• [What is being asked] Each record needs to be echoed exactly; can you do that?

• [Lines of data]
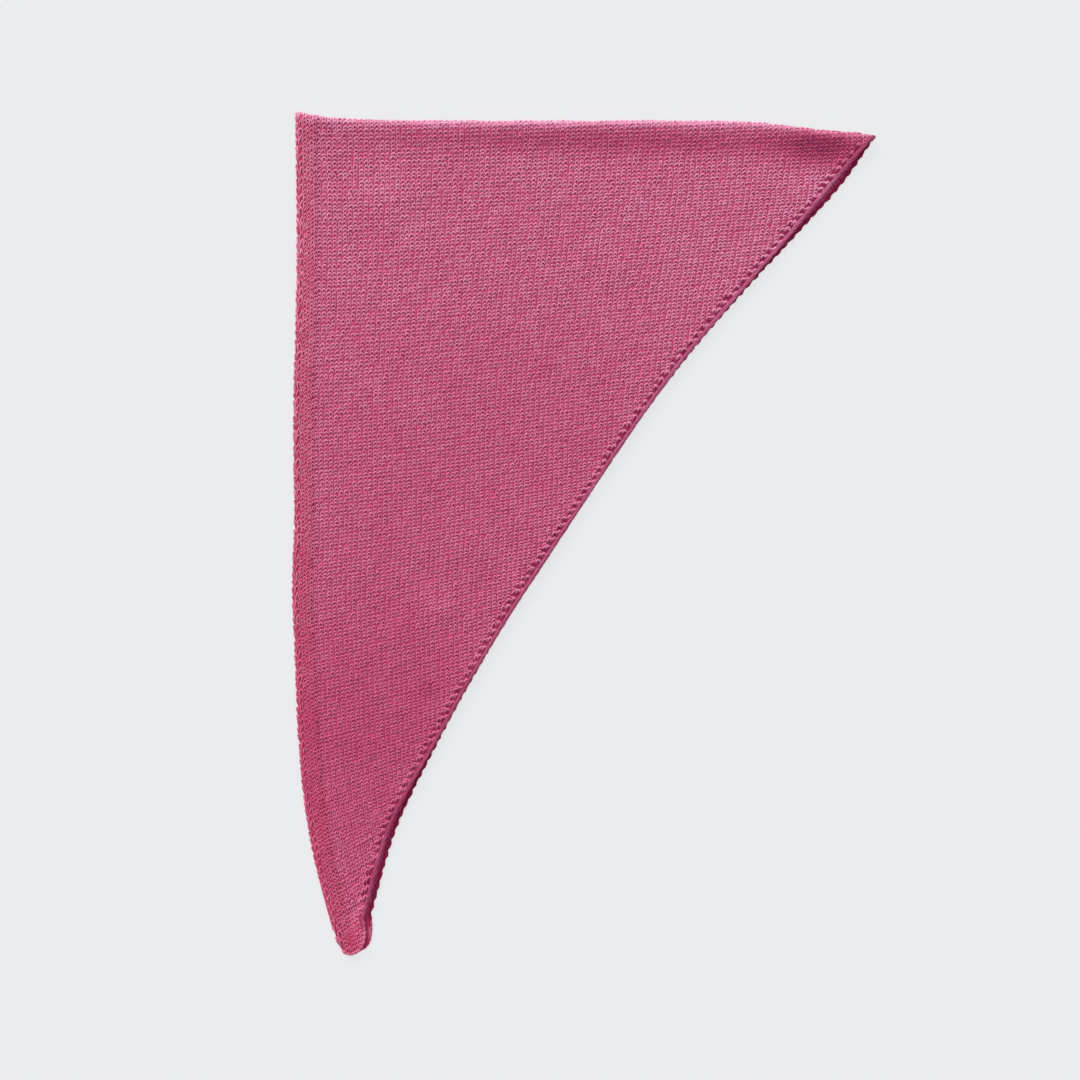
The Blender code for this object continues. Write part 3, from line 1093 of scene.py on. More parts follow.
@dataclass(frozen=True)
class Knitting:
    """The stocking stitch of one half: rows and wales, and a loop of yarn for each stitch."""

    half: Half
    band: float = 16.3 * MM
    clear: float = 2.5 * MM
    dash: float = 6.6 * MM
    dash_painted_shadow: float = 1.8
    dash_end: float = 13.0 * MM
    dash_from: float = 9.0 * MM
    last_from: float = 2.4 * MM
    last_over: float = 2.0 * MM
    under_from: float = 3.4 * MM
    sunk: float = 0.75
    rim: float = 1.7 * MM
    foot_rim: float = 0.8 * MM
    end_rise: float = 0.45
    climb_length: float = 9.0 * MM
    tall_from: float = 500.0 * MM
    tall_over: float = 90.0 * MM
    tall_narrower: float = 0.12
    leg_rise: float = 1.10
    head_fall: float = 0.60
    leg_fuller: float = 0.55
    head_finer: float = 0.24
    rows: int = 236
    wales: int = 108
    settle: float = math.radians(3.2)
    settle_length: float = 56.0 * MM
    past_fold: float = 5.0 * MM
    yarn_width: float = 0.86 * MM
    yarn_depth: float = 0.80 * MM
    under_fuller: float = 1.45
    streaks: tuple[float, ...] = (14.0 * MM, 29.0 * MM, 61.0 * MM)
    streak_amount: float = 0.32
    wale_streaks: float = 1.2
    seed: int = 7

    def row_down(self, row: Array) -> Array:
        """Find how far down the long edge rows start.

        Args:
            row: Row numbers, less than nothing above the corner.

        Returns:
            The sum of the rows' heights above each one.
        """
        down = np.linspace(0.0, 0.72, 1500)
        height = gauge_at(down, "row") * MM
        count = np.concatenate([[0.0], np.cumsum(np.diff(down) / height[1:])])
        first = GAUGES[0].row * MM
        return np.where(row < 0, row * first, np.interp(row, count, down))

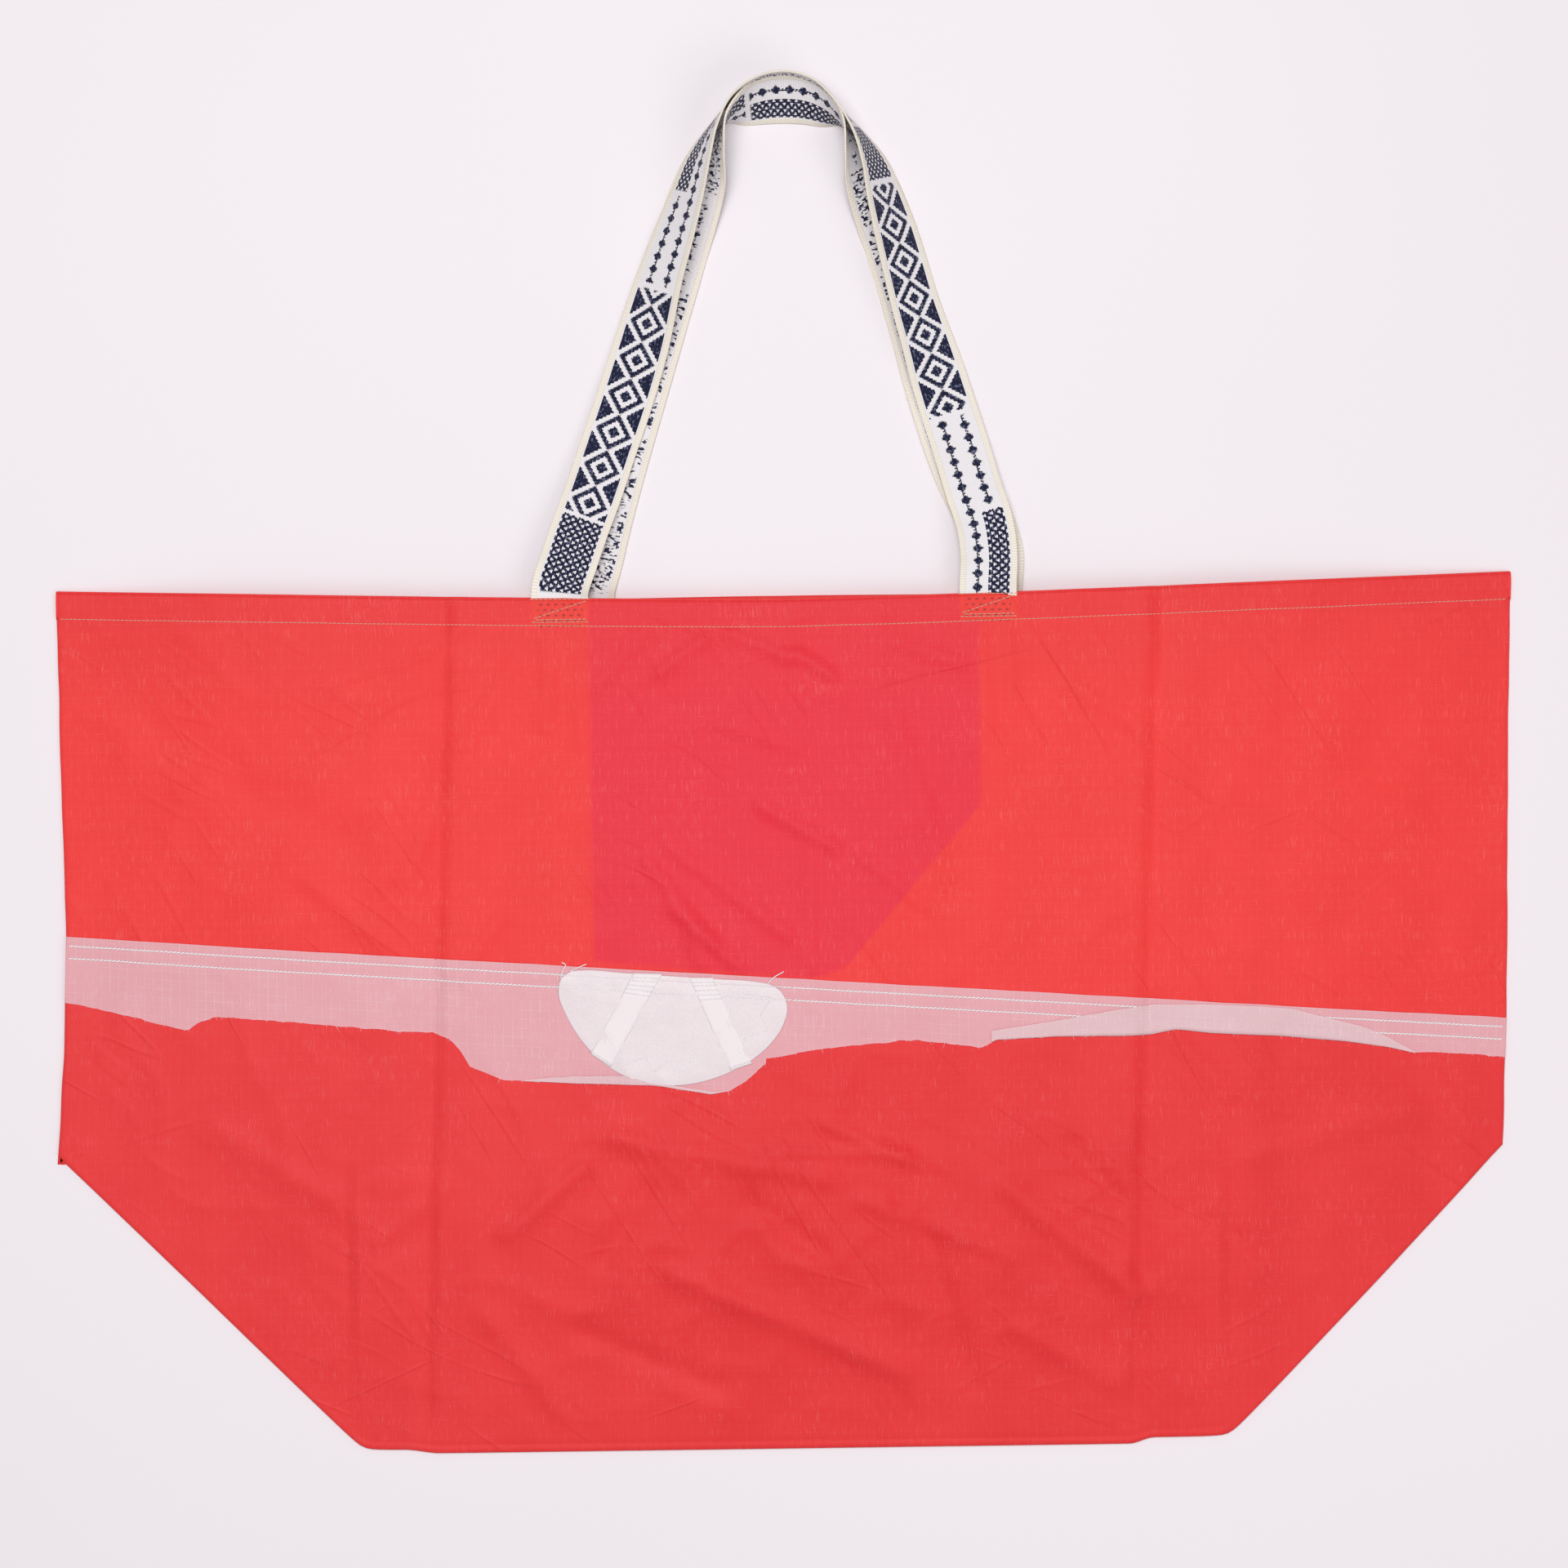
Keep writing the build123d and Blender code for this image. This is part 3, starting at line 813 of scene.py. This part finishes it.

• [Result for this exercise]
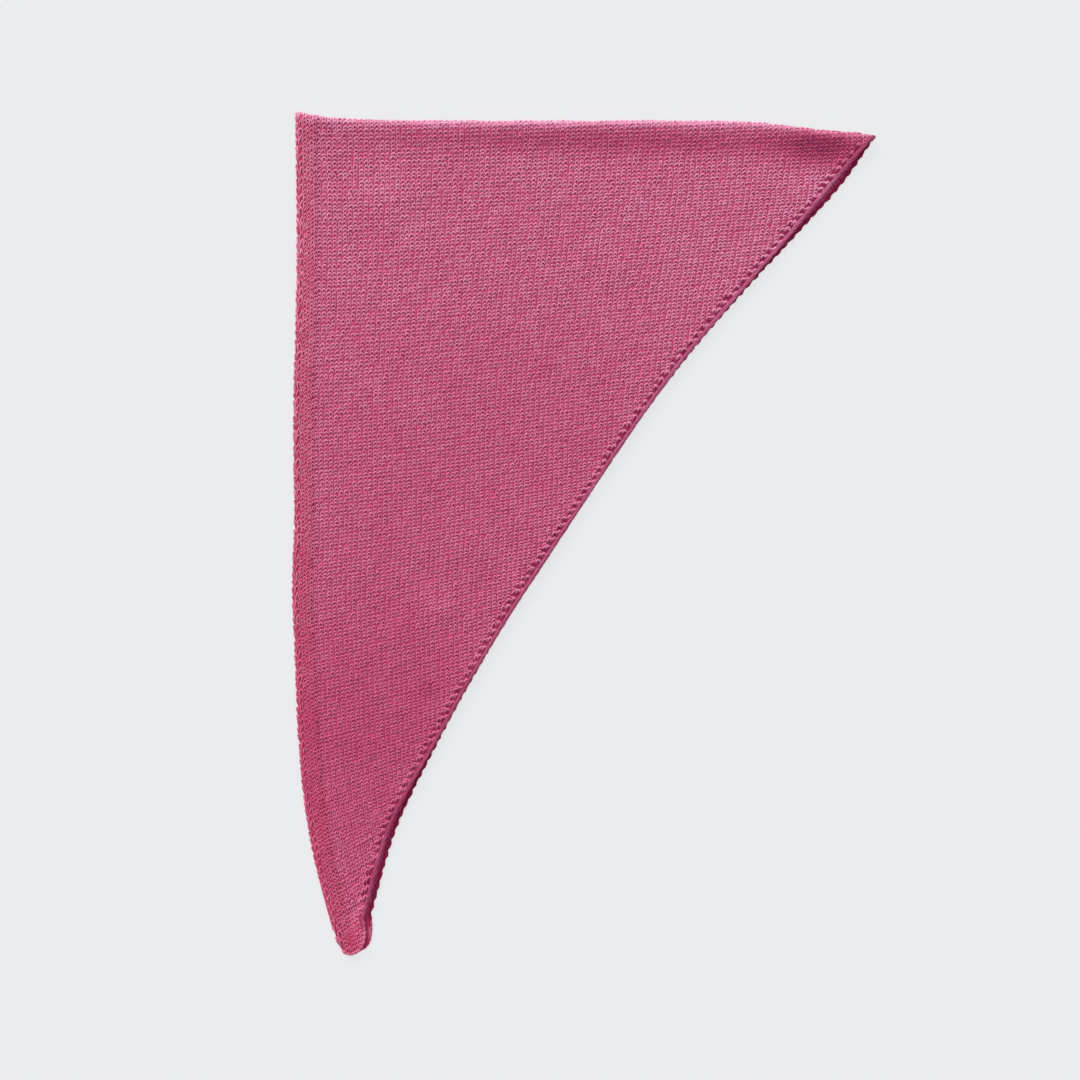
The Blender code for this object continues. Write part 3, from line 1093 of scene.py on. More parts follow.
@dataclass(frozen=True)
class Knitting:
    """The stocking stitch of one half: rows and wales, and a loop of yarn for each stitch."""

    half: Half
    band: float = 16.3 * MM
    clear: float = 2.5 * MM
    dash: float = 6.6 * MM
    dash_painted_shadow: float = 1.8
    dash_end: float = 13.0 * MM
    dash_from: float = 9.0 * MM
    last_from: float = 2.4 * MM
    last_over: float = 2.0 * MM
    under_from: float = 3.4 * MM
    sunk: float = 0.75
    rim: float = 1.7 * MM
    foot_rim: float = 0.8 * MM
    end_rise: float = 0.45
    climb_length: float = 9.0 * MM
    tall_from: float = 500.0 * MM
    tall_over: float = 90.0 * MM
    tall_narrower: float = 0.12
    leg_rise: float = 1.10
    head_fall: float = 0.60
    leg_fuller: float = 0.55
    head_finer: float = 0.24
    rows: int = 236
    wales: int = 108
    settle: float = math.radians(3.2)
    settle_length: float = 56.0 * MM
    past_fold: float = 5.0 * MM
    yarn_width: float = 0.86 * MM
    yarn_depth: float = 0.80 * MM
    under_fuller: float = 1.45
    streaks: tuple[float, ...] = (14.0 * MM, 29.0 * MM, 61.0 * MM)
    streak_amount: float = 0.32
    wale_streaks: float = 1.2
    seed: int = 7

    def row_down(self, row: Array) -> Array:
        """Find how far down the long edge rows start.

        Args:
            row: Row numbers, less than nothing above the corner.

        Returns:
            The sum of the rows' heights above each one.
        """
        down = np.linspace(0.0, 0.72, 1500)
        height = gauge_at(down, "row") * MM
        count = np.concatenate([[0.0], np.cumsum(np.diff(down) / height[1:])])
        first = GAUGES[0].row * MM
        return np.where(row < 0, row * first, np.interp(row, count, down))

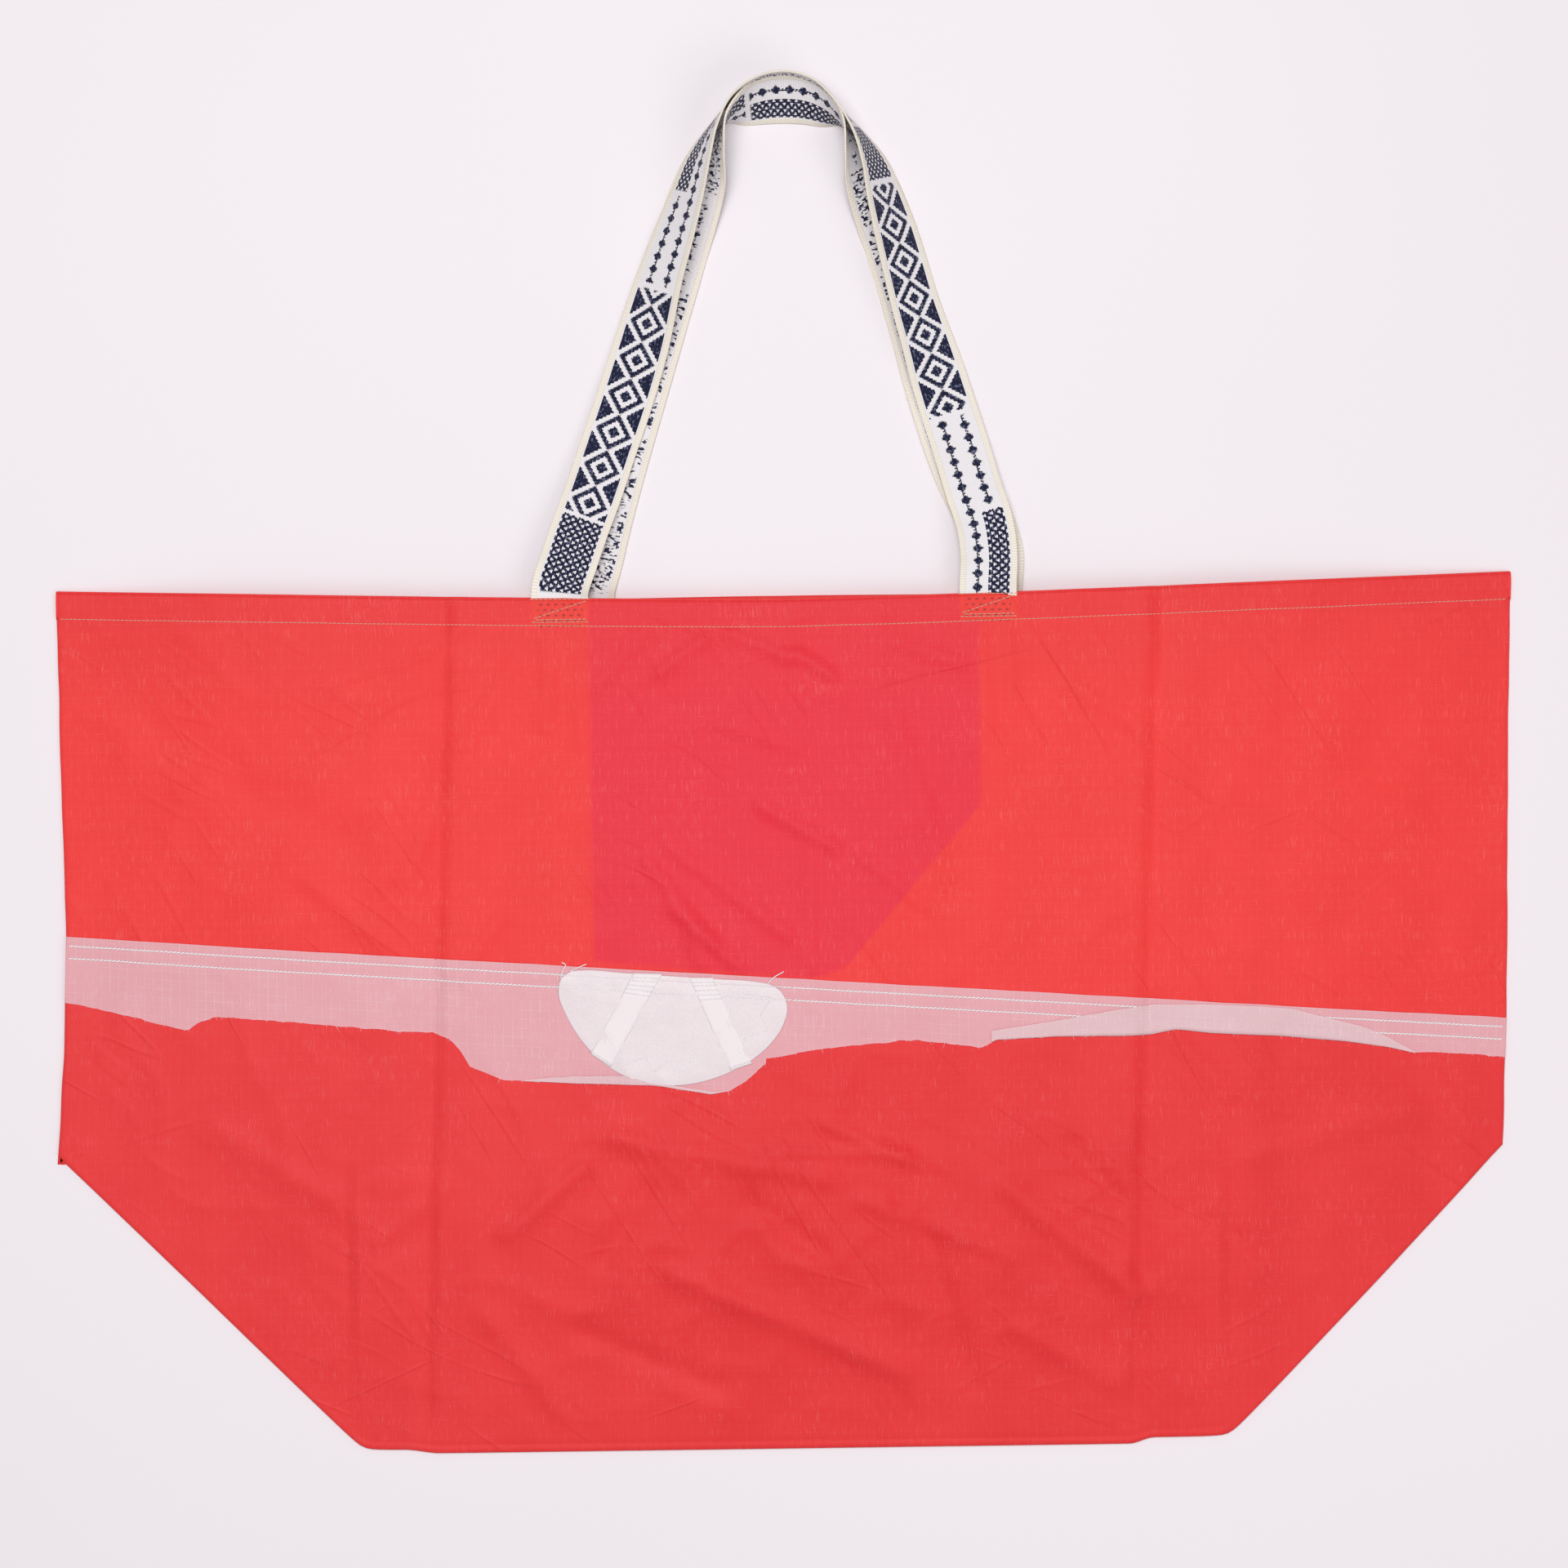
Keep writing the build123d and Blender code for this image. This is part 3, starting at line 813 of scene.py. This part finishes it.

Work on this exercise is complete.